Eu sempre enfatizei sobre uma das maiores facilidades de se contar uma história durante a Segunda Guerra: o maniqueísmo. O nazismo, como detentor de todos os males da época (título que eles fizeram por merecer), já começa como um grande vilão a ser combatido desde o minuto zero de filme. Essa é, comparativamente, a dificuldade de se contar histórias da Primeira Grande Guerra, a qual não há um inimigo óbvio.
O filme alemão Stella traz essas camadas de cinza para a Segunda Guerra. Os mais desavisados podem já inferir que “claro, o filme é alemão, eles vão querer mesmo levantar dúvidas em relação aos vilões da guerra que eles perderam“, mas os nazistas estão lá e ainda são os grandes vilões. A diferença é o lado da protagonista mesmo.
Protagonista contestável
É a história real de Stella, uma judia que começa a colaborar com os nazistas entregando outros judeus. Não que ela queira, virou a casaca, tá jogando com o adversário. Ela foi lentamente sendo coagida a isso, por ter sua família ameaçada por eles.
É claro que isso não justifica suas atitudes, e o filme deixa isso claro. A certa altura é natural e coerente que tenhamos raiva da protagonista, um certo asco por suas ações. Nesse ponto, o filme é um tremendo acerto. Eu, particularmente, adoro protagonistas contestáveis; e a idéia de que a pessoa tem mais tons de cinza do que o filme comum da Marvel tenta nos induzir a acreditar vai de encontro com a natureza humana.
Mas vale?
Não sei dizer.
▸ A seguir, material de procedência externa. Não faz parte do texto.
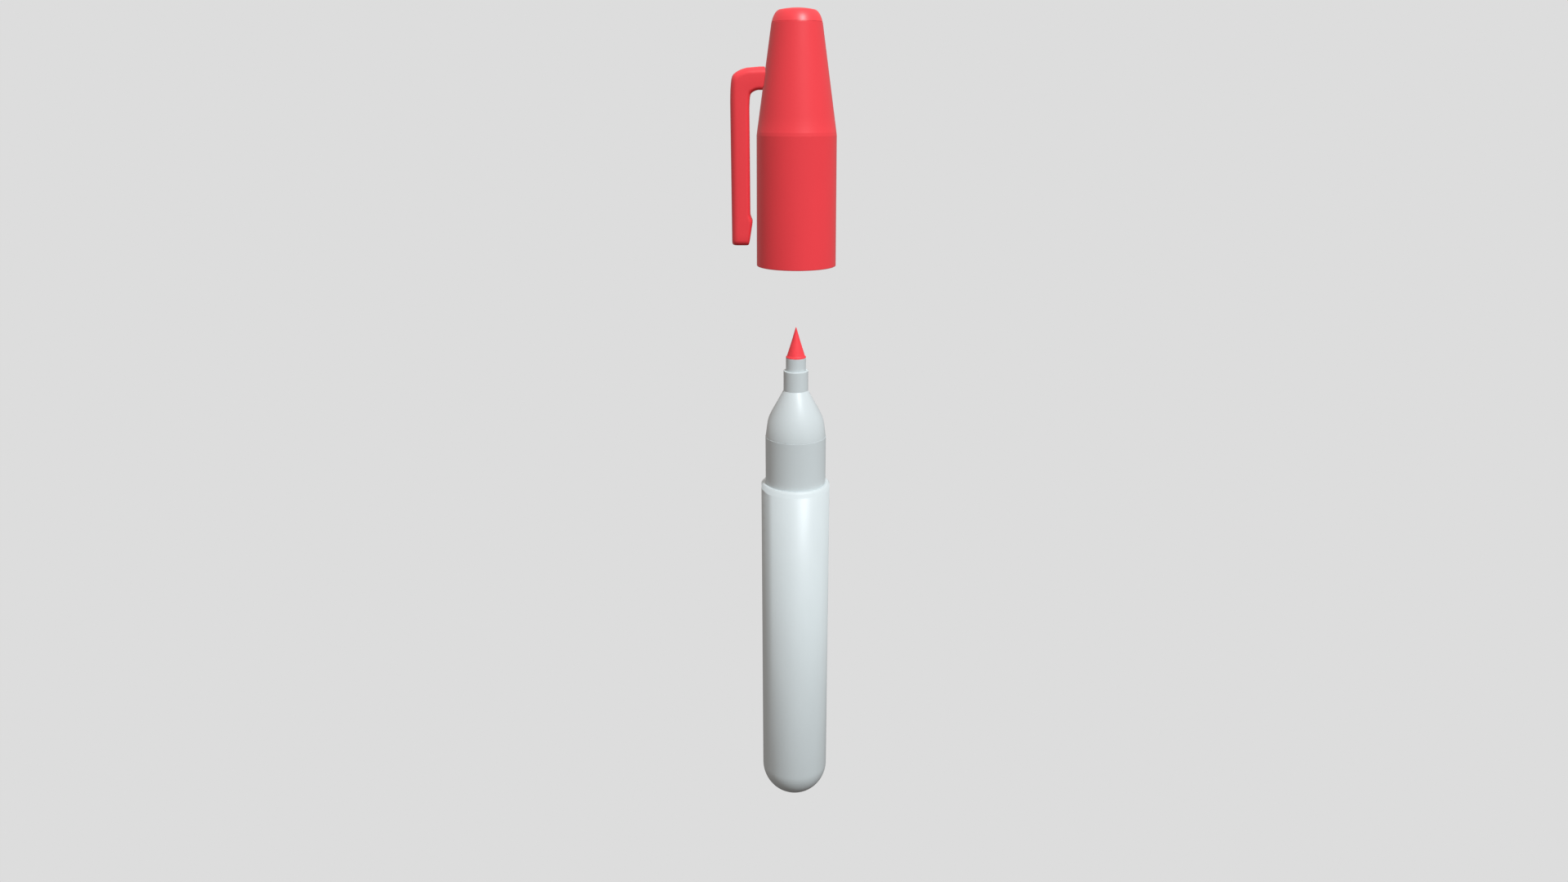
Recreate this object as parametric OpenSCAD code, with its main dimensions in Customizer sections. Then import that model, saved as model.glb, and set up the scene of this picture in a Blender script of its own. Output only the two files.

Tecnicamente, o filme não comete erros crassos. Para um ex-morador de Berlim, é sempre uma delícia ver a cidade nas telas (“olha! eles filmaram na Nordbahnhof!!“), mas a película tem uma direção estranha. As transições de cenas me causaram um desconforto tão grande que eu chego a cogitar se não foi algo proposital.
Como um fã de cinema alemão, para mim valeu. Como um fã de Lindy Hop e esse estilo musical dos anos 1920, valeu de novo. Como fã da Segunda Guerra e de personagens complexos também.
Mas eu entendo que o enredo pode ficar confuso e, eventualmente, as decisões técnicas parecem equivocadas. Então acho que vale, mas com ressalvas.
Ainda mais tons de cinza é o que este filme conseguiu.